Re: [PATCH] x86/resctrl: fix an imbalance in domain_remove_cpu

From: Qian Cai
Date: Tue Dec 10 2019 - 07:11:41 EST




> On Dec 10, 2019, at 2:44 AM, Ryan Chen <yu.chen.surf@xxxxxxxxx> wrote:
>
> Could you elaborate a little more on the failure symptom?
> If I understand correctly, the error you described was due to
> r->mon_capable set to false while is_mbm_enabled() returns true?

Yes.

> Which means on this platform rdt_mon_features is non zero?

No idea. I did add some debug code that indicated resctrl_online_cpu() found 3 resources in for_each_capable_rdt_resource(r). Only the first one set r->mon_capable.
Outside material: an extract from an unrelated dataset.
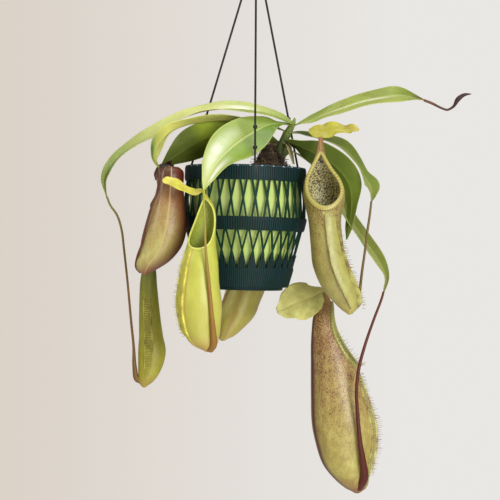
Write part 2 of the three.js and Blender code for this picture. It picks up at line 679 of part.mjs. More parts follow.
// The mix fills the liner and rises in a rough mound round the stem
const MIX_SIDES = 20;
function growingMix() {
  const { bottom, middle, top, footRadius, middleRadius, topRadius, wall } = LINER;
  const floor = bottom + wall + GAP;
  const inside = (radius) => radius - wall - GAP - 0.6;
  const surface = (x, y) => {
    const mound = Math.exp(-(((x - MOUND.x) / MOUND.spreadX) ** 2) - ((y - MOUND.y) / MOUND.spreadY) ** 2);
    const rough = Math.sin(0.41 * x + 0.9) * Math.cos(0.37 * y) + 0.8 * Math.sin(0.83 * x - 0.61 * y);
    return MIX_LEVEL - 5 + MOUND.height * 1.15 * mound + rough;
  };
  const ring = (radius, height) => Array.from({ length: MIX_SIDES }, (_, i) => {
    const turn = (2 * Math.PI * i) / MIX_SIDES;
    const [x, y] = [radius * Math.sin(turn), -radius * Math.cos(turn)];
    return new THREE.Vector3(x, y, height ?? surface(x, y));
  });
  const domed = [3, 12, 20, 29, 39, 52].map((radius) => ring(radius));
  const sides = [[topRadius - 1, top - 8], [middleRadius, middle], [footRadius, floor]];
  return loft([...domed, ...sides.map(([radius, height]) => ring(inside(radius), height))]);
}

// The hanger's hook and hub: a rod that rises from the hub, bends aside and turns over in an arc
function hangerHook() {
  const arm = HOOK_INNER_RADIUS + HOOK_ROD;
  const rows = [[0, 0, HUB_HEIGHT + 1, HOOK_ROD], [0, 0, HUB_HEIGHT + 7, HOOK_ROD],
    [arm * 0.55, 0, HUB_HEIGHT + 15, HOOK_ROD]];
  for (let turn = 0; turn <= 215; turn += 30) {
    const height = arm * Math.sin(turn * DEGREES) - HOOK_INNER_RADIUS;
    rows.push([arm * Math.cos(turn * DEGREES), 0, height, HOOK_ROD]);
  }
  const hub = lathe([[0, -4], [HUB_RADIUS - 1, -4], [HUB_RADIUS, -2], [HUB_RADIUS, 3], [2, 5], [0, 5]], 10)
    .translate(0, 0, HUB_HEIGHT);
  return join([rod(rows, 6, 20), hub]);
}

const potPlace = new THREE.Matrix4().makeRotationY(POT_LEAN).setPosition(POT_BASE);

// A strand: a clip that sits over the pot's rim, a thin rod up to the hub and small beads on it
function hangerStrand({ turn, beads }) {
  const outer = potRadius(POT_HEIGHT) + GAP;
  const inner = potRadius(POT_HEIGHT) - POT_WALL - CLIP.play;
  const lid = POT_HEIGHT + GAP;
  const outline = new THREE.Shape([
    [inner - CLIP.plate, POT_HEIGHT - CLIP.inside], [inner, POT_HEIGHT - CLIP.inside], [inner, lid],
    [outer, lid], [outer, POT_HEIGHT - CLIP.outside], [outer + CLIP.plate, POT_HEIGHT - CLIP.outside],
    [outer + CLIP.plate, lid + CLIP.plate], [inner - CLIP.plate, lid + CLIP.plate],
  ].map(([r, z]) => new THREE.Vector2(r, z)));
  const clip = new THREE.ExtrudeGeometry(outline, { depth: CLIP.width, bevelEnabled: false })
    .translate(0, 0, -CLIP.width / 2)
    .rotateX(Math.PI / 2)
    .rotateZ((turn - 90) * DEGREES)
    .applyMatrix4(potPlace);
  const around = turn * DEGREES;
  const middle = (inner + outer) / 2;
  const foot = new THREE.Vector3(middle * Math.sin(around), -middle * Math.cos(around), lid + 0.8)
    .applyMatrix4(potPlace);
  const away = new THREE.Vector3(Math.sin(around), -Math.cos(around), 0);
  const head = away.clone().multiplyScalar(HUB_RADIUS + GAP + STRAND_RADIUS).setZ(HUB_HEIGHT);
  const section = new THREE.Shape().absarc(0, 0, STRAND_RADIUS, 0, 2 * Math.PI);
  const line = new THREE.ExtrudeGeometry(section, {
    steps: 1, curveSegments: 3, bevelEnabled: false, extrudePath: new THREE.LineCurve3(foot, head),
  });
  const knots = beads.map((share) => {
    const place = foot.clone().lerp(head, share);
    return new THREE.SphereGeometry(BEAD_RADIUS, 6, 4).translate(place.x, place.y, place.z);
  });
  return join([clip, line, ...knots]);
}

function finish(colour, roughness) {
  return new THREE.MeshStandardMaterial({ color: colour, roughness, metalness: 0 });
}

// The point just past the tip of a leaf, and the tip's radius
function tipOf(leaf) {
  const tip = new RowCurve(leaf.rows).at(1);
  return [...tip.place.addScaledVector(tip.along, GAP).toArray(), leaf.rows.at(-1)[3]];
}

// Growing pieces are added from the stem outwards, and each is cut clear of those before it
const grown = [];
function growPiece(name, geometry, grownGeometry) {
  const box = new THREE.Box3().setFromBufferAttribute(grownGeometry.attributes.position);
  const near = grown.filter((other) => other.box.intersectsBox(box)).map((other) => other.geometry);
  const clear = near.length ? cut(geometry, near) : geometry;
  grown.push({ name, box, geometry: grownGeometry });
  return clear;
}

const plant = new THREE.Group();
function addPiece(parent, name, geometry, colour, roughness) {
  const mesh = new THREE.Mesh(geometry, finish(colour, roughness));
  mesh.name = name;
  parent.add(mesh);
}

addPiece(plant, 'stem', growPiece('stem', rod(STEM, 8, 10), rod(STEM, 8, 10, GAP)), 0x6a5a34, 0.7);

for (const [name, leaf] of Object.entries(LEAVES)) {
  const steps = Math.min(LEAF_STEPS, 2 * (leaf.rows.length - 1));
  const geometry = growPiece(name, blade(leaf, steps), blade(leaf, steps, GAP));
  addPiece(plant, name, geometry, leaf.colour, 0.5);
}

for (const [name, tendril] of Object.entries(TENDRILS)) {
  const rows = [tipOf(LEAVES[tendril.from]), ...tendril.rows];
  const steps = Math.round(1.6 * (rows.length - 1));
  const geometry = growPiece(name, rod(rows, 6, steps), rod(rows, 6, steps, GAP));
  addPiece(plant, name, geometry, tendril.colour, 0.6);
}

for (const [name, pitcher] of Object.entries(PITCHERS)) {
  const geometry = growPiece(name, pitcherGeometry(pitcher), pitcherBody(pitcher, GAP));
  addPiece(plant, name, geometry, pitcher.colour, 0.5);
}

// The row that starts a lid on the tip of its pitcher's neck
function neckRow(lid) {
  const [z, left, right, y] = PITCHERS[lid.on].rows.at(-1);
  return [(left + right) / 2, y, z + 1, (right - left) / 2 - 0.4, lid.rows[0][4]];
}

for (const [name, lid] of Object.entries(LIDS)) {
  const whole = lid.over ? lid : { ...lid, rows: [neckRow(lid), ...lid.rows] };
  const geometry = growPiece(name, blade(whole, LID_STEPS), blade(whole, LID_STEPS, GAP));
  addPiece(plant, name, geometry, lid.colour, 0.5);
}

const pot = new THREE.Group();
pot.applyMatrix4(potPlace);
plant.add(pot);
const toPot = potPlace.clone().invert();
const rooted = grown.filter(({ name }) => ['stem', 'old_leaf'].includes(name))
  .map(({ geometry }) => geometry.clone().applyMatrix4(toPot));
addPiece(pot, 'lattice_pot', latticePot(), 0x2b383b, 0.55);
addPiece(pot, 'liner_pot', linerPot(), 0xd6e391, 0.6);
addPiece(pot, 'growing_mix', cut(growingMix(), rooted), 0x47352a, 0.95);

addPiece(plant, 'hanger_hook', hangerHook(), 0x2b383b, 0.55);
for (const [side, strand] of Object.entries(STRANDS)) {
  addPiece(plant, `hanger_strand_${side}`, hangerStrand(strand), 0x2b383b, 0.55);
}

export default plant;
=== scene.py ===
import math
import random

import bpy
from mathutils import Matrix, Vector


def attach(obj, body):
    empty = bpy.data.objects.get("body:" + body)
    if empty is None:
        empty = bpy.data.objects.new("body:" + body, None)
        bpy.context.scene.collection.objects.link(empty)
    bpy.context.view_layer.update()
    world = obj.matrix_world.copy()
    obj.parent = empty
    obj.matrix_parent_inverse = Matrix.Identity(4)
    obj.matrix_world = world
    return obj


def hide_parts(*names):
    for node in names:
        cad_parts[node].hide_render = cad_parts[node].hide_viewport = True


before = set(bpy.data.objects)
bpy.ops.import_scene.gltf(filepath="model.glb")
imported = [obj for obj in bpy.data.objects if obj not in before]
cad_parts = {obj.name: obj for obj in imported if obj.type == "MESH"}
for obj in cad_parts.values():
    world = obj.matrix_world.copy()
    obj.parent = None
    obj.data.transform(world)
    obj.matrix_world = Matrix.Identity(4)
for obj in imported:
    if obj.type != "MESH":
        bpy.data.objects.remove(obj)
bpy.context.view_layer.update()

# Lattice pot. The outer pot is one moulding in dark blue-green plastic: three finely ribbed bands
# joined by two rows of crossed bars, on a flat base with a small step. It hangs tilted by 1.5 degrees.
# One of its 32 equal parts is modelled flat, then bent to the wall and repeated all round.
MM = 0.001
POT_BASE = Vector((-14.9, 0, -430.3))
POT_LEAN = math.radians(1.5)
POT_STAND = Matrix.Translation(POT_BASE) @ Matrix.Rotation(POT_LEAN, 4, "Y")
POT_PLACE = Matrix.Scale(MM, 4) @ POT_STAND
POT_PROFILE = [(4, 50.6), (24, 56), (68.5, 67.2), (84, 70.4), (103, 70), (124, 67.8), (140, 67.6)]
# bands: low and high edge, and their levels. Bars: place round the cross and height of both their ends
BANDS = [(4, 25.5, 8), (68, 82.4, 6), (123.6, 140, 6)]
BARS = [(0.21, 81, 0.79, 125), (0.03, 70, 0.97, 21)]
BAR_ROWS = [(39, 68), (82.4, 123.6)]  # the heights where the bars are painted greener: painted light from the pale liner behind them
WEB_FOOT, WEB_HEIGHT = 24, 16.5
CROSSES, CROSS_WIDTH, FIRST_CROSS = 32, 13.4, math.radians(1.3)
RIBS_A_CROSS, RIB_HEIGHT, RIB_END = 5, 0.75, 1.2
BAR_WIDTH, BAR_DEPTH, BAND_WALL = 2.3, 1.7, 1.7


def clear_choice():
    bpy.ops.object.select_all(action="DESELECT")


def choose(*pieces):
    clear_choice()
    for piece in pieces:
        piece.select_set(True)
    bpy.context.view_layer.objects.active = pieces[0]


def named(name):
    piece = bpy.context.object
    piece.name = piece.data.name = name
    return piece


def apply_modifier(piece, kind, **settings):
    choose(piece)
    modifier = piece.modifiers.new(kind.title(), kind)
    for setting, value in settings.items():
        setattr(modifier, setting, value)
    bpy.ops.object.modifier_apply(modifier=modifier.name)


def close_seams(piece, distance=0.02):
    choose(piece)
    bpy.ops.object.mode_set(mode="EDIT")
    bpy.ops.mesh.select_all(action="SELECT")
    bpy.ops.mesh.remove_doubles(threshold=distance)
    bpy.ops.mesh.normals_make_consistent(inside=False)
    bpy.ops.object.mode_set(mode="OBJECT")


def lay_grid(name, across, along, place):
    """A grid whose points are moved to their places on a surface, by their shares across and along"""
    clear_choice()
    bpy.ops.mesh.primitive_grid_add(x_subdivisions=across, y_subdivisions=along, size=1)
    sheet = named(name)
    for point in sheet.data.vertices:
        point.co = place(point.co.x + 0.5, point.co.y + 0.5)
    return sheet


def join_pieces(name, pieces):
    choose(*pieces)
    bpy.ops.object.join()
    return named(name)


def finish_piece(piece, slot, material, *nodes, smooth=True, placing=Matrix.Scale(MM, 4)):
    """Takes a piece from millimetres to its place, gives it its finish and ties it to the frame"""
    piece.data.transform(placing)
    if not piece.data.materials:
        piece.data.materials.append(material)
    choose(piece)
    if smooth:
        bpy.ops.object.shade_smooth()
    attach(piece, "root")
    if nodes:
        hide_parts(*nodes)
    return piece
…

> And in get_rdt_mon_resources() it will invoke rdt_get_mon_l3_config(),
> however the only possible failure to do not set r->mon_capable is that it
> failed in dom_data_init() due to kcalloc() failure? Then the logic in

Very likely. Should be easy to confirm.

> get_rdt_resources() is that it will ignore the return error if rdt allocate
> feature is supported on this platform? If

Yes.

> this is the case, the r->mon_capable
> is not an indicator for whether the overflow thread has been created, right?

I am not sure about that.

> Can we simply remove the check of r->mon_capable in domain_add_cpu() and
> invoke domain_setup_mon_state() directly?

That should work too, but it is so perfect align with the r->alloc_capable check above, so I am not sure it is a good idea to break it.

> Humm, it looks like there are two places within this function
> invoked cancel_delayed_work(&d->mbm_over),
> why not adding the check for both of them?

Because I am not sure about the second one. It was never executed due to âcpu != d->mbm_work_cpuâ even after offlining all CPUs except cpu 0 and never cause anything wrong yet, so I could not test it yet, but I can see why it might need a similar check too if d->mbm_work_cpu is non-zero and could trigger the same imbalance.